• [INSTRUCTIONS FOR THE TASK]:
Take the material and output all of it exactly.

● ● ●

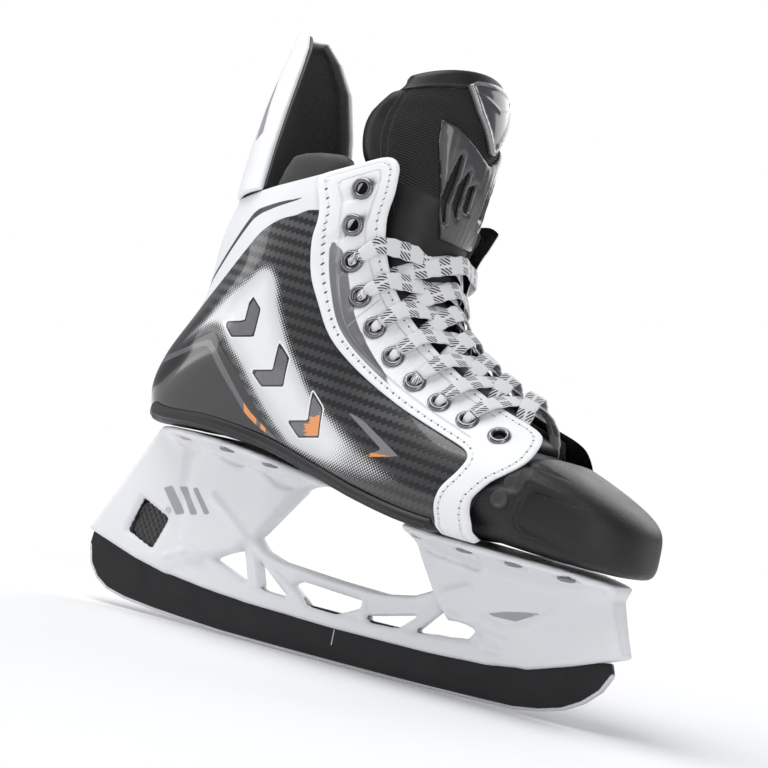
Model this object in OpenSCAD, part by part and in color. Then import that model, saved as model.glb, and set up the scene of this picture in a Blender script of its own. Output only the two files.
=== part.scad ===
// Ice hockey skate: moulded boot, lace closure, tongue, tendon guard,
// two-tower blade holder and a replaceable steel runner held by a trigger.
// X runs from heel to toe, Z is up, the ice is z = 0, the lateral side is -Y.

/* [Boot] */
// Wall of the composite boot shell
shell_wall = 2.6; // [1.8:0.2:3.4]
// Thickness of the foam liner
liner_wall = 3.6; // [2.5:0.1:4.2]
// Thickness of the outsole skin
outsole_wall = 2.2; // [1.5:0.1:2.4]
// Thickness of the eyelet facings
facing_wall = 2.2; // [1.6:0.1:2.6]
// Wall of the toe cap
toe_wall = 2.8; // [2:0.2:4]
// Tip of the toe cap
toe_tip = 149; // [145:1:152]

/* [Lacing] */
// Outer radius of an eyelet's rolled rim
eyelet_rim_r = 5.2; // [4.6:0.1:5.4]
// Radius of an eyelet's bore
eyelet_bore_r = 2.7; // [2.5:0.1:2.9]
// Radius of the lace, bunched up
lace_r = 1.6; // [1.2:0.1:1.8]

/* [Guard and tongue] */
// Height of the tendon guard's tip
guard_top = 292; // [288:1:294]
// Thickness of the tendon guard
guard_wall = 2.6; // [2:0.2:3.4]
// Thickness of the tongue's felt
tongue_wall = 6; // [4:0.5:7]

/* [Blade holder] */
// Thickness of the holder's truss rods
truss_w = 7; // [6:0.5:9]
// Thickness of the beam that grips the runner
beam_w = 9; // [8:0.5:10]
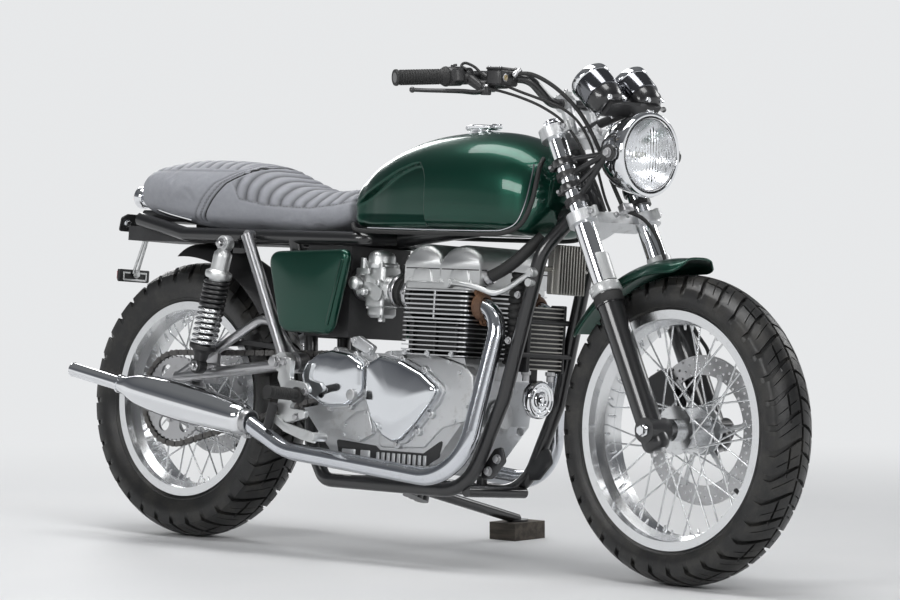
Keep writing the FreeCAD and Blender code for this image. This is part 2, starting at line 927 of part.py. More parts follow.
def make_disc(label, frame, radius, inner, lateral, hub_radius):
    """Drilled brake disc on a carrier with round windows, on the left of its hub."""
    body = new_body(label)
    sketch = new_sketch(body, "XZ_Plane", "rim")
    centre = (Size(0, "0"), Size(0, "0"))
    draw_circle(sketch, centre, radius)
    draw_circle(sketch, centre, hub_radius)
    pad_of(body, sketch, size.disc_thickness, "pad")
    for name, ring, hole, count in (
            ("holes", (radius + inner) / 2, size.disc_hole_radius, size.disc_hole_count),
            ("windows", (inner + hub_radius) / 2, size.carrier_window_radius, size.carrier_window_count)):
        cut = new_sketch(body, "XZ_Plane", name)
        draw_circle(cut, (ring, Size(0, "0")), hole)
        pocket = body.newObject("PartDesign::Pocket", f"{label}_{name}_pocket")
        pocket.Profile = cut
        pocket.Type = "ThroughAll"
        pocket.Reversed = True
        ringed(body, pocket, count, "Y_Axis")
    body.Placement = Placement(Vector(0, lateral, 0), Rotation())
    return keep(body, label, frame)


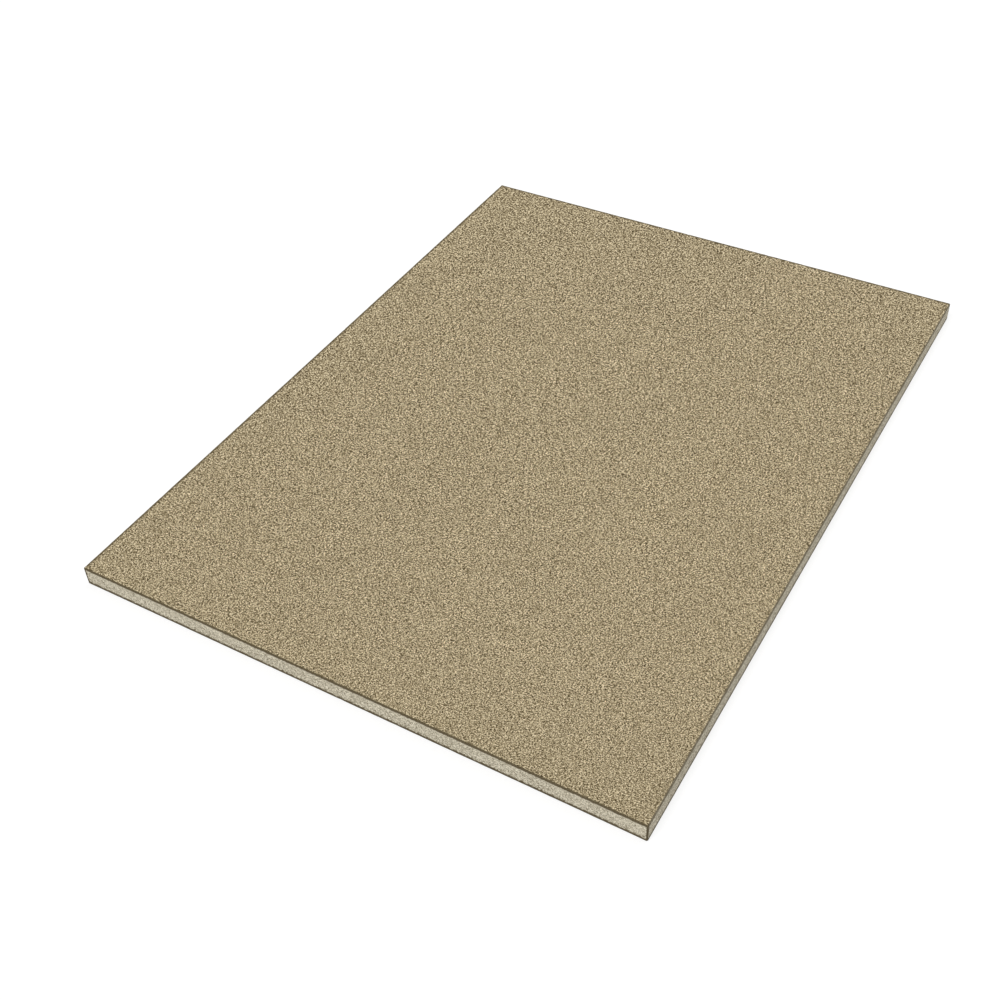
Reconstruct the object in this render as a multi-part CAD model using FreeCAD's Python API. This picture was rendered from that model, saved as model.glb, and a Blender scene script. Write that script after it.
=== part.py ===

● ● ●

• [THE RESULT]:
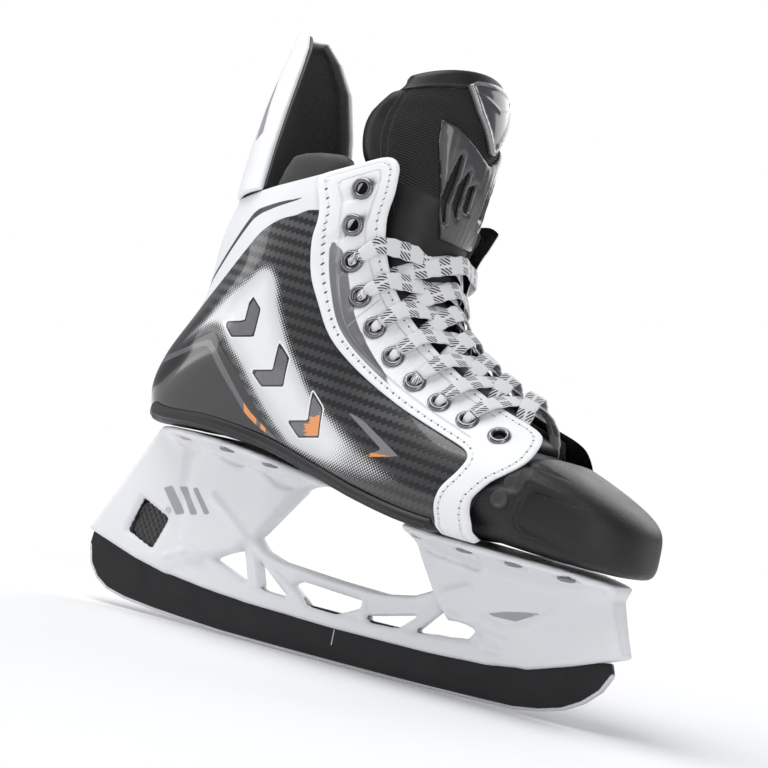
Model this object in OpenSCAD, part by part and in color. Then import that model, saved as model.glb, and set up the scene of this picture in a Blender script of its own. Output only the two files.
=== part.scad ===
// Ice hockey skate: moulded boot, lace closure, tongue, tendon guard,
// two-tower blade holder and a replaceable steel runner held by a trigger.
// X runs from heel to toe, Z is up, the ice is z = 0, the lateral side is -Y.

/* [Boot] */
// Wall of the composite boot shell
shell_wall = 2.6; // [1.8:0.2:3.4]
// Thickness of the foam liner
liner_wall = 3.6; // [2.5:0.1:4.2]
// Thickness of the outsole skin
outsole_wall = 2.2; // [1.5:0.1:2.4]
// Thickness of the eyelet facings
facing_wall = 2.2; // [1.6:0.1:2.6]
// Wall of the toe cap
toe_wall = 2.8; // [2:0.2:4]
// Tip of the toe cap
toe_tip = 149; // [145:1:152]

/* [Lacing] */
// Outer radius of an eyelet's rolled rim
eyelet_rim_r = 5.2; // [4.6:0.1:5.4]
// Radius of an eyelet's bore
eyelet_bore_r = 2.7; // [2.5:0.1:2.9]
// Radius of the lace, bunched up
lace_r = 1.6; // [1.2:0.1:1.8]

/* [Guard and tongue] */
// Height of the tendon guard's tip
guard_top = 292; // [288:1:294]
// Thickness of the tendon guard
guard_wall = 2.6; // [2:0.2:3.4]
// Thickness of the tongue's felt
tongue_wall = 6; // [4:0.5:7]

/* [Blade holder] */
// Thickness of the holder's truss rods
truss_w = 7; // [6:0.5:9]
// Thickness of the beam that grips the runner
beam_w = 9; // [8:0.5:10]
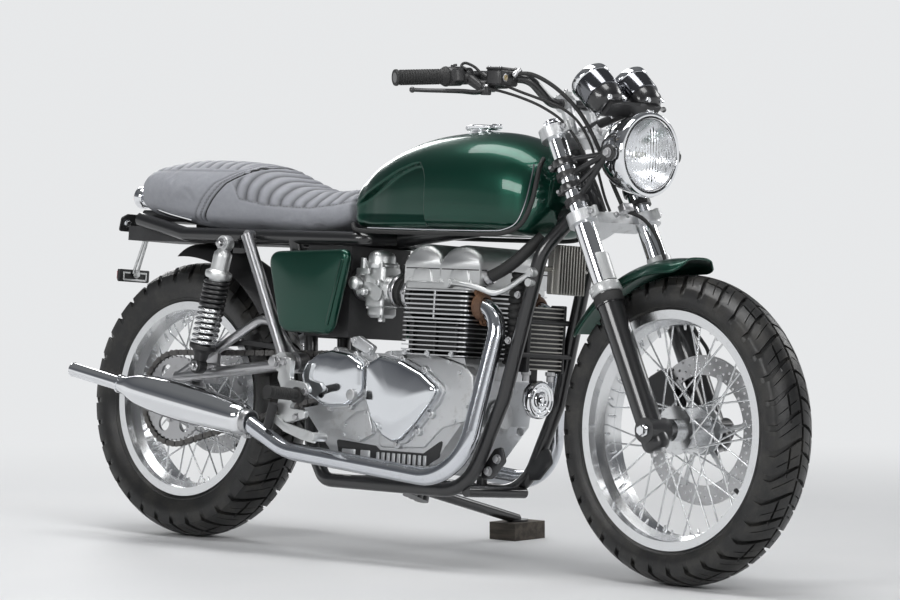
Keep writing the FreeCAD and Blender code for this image. This is part 2, starting at line 927 of part.py. More parts follow.
def make_disc(label, frame, radius, inner, lateral, hub_radius):
    """Drilled brake disc on a carrier with round windows, on the left of its hub."""
    body = new_body(label)
    sketch = new_sketch(body, "XZ_Plane", "rim")
    centre = (Size(0, "0"), Size(0, "0"))
    draw_circle(sketch, centre, radius)
    draw_circle(sketch, centre, hub_radius)
    pad_of(body, sketch, size.disc_thickness, "pad")
    for name, ring, hole, count in (
            ("holes", (radius + inner) / 2, size.disc_hole_radius, size.disc_hole_count),
            ("windows", (inner + hub_radius) / 2, size.carrier_window_radius, size.carrier_window_count)):
        cut = new_sketch(body, "XZ_Plane", name)
        draw_circle(cut, (ring, Size(0, "0")), hole)
        pocket = body.newObject("PartDesign::Pocket", f"{label}_{name}_pocket")
        pocket.Profile = cut
        pocket.Type = "ThroughAll"
        pocket.Reversed = True
        ringed(body, pocket, count, "Y_Axis")
    body.Placement = Placement(Vector(0, lateral, 0), Rotation())
    return keep(body, label, frame)


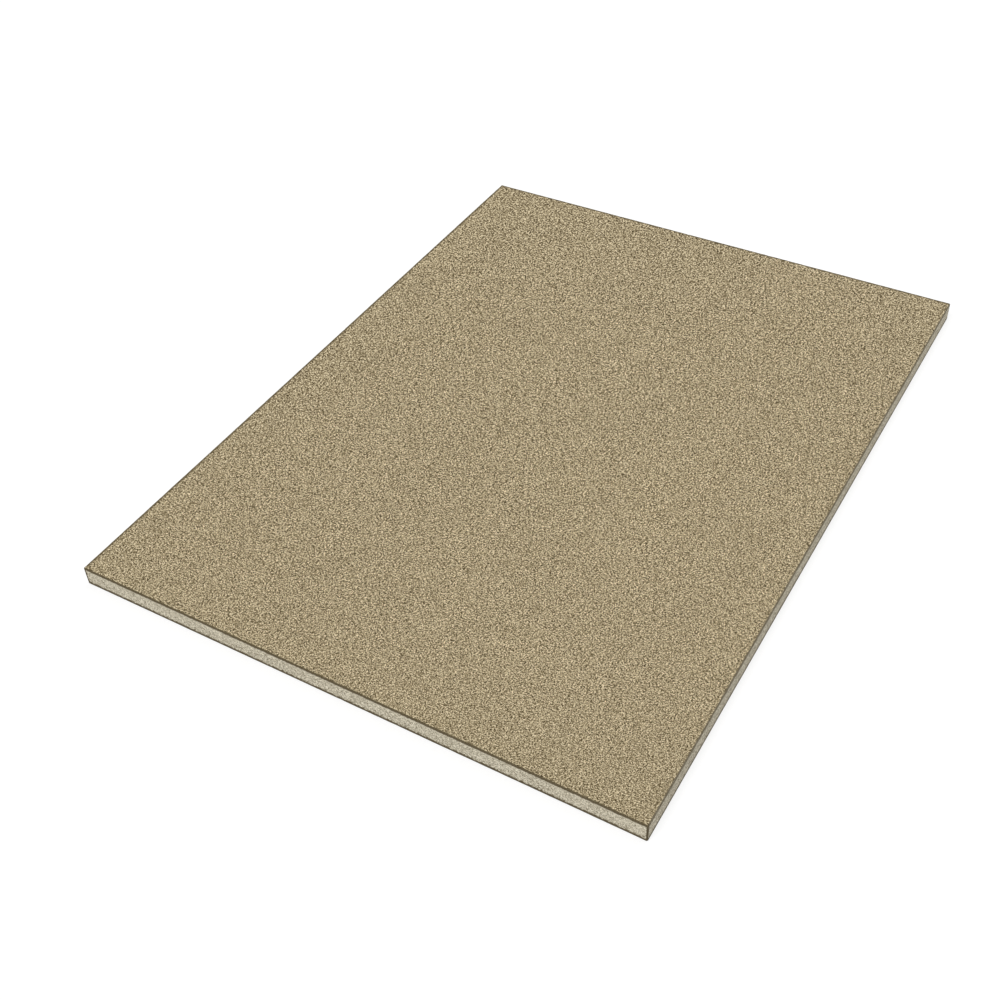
Reconstruct the object in this render as a multi-part CAD model using FreeCAD's Python API. This picture was rendered from that model, saved as model.glb, and a Blender scene script. Write that script after it.
=== part.py ===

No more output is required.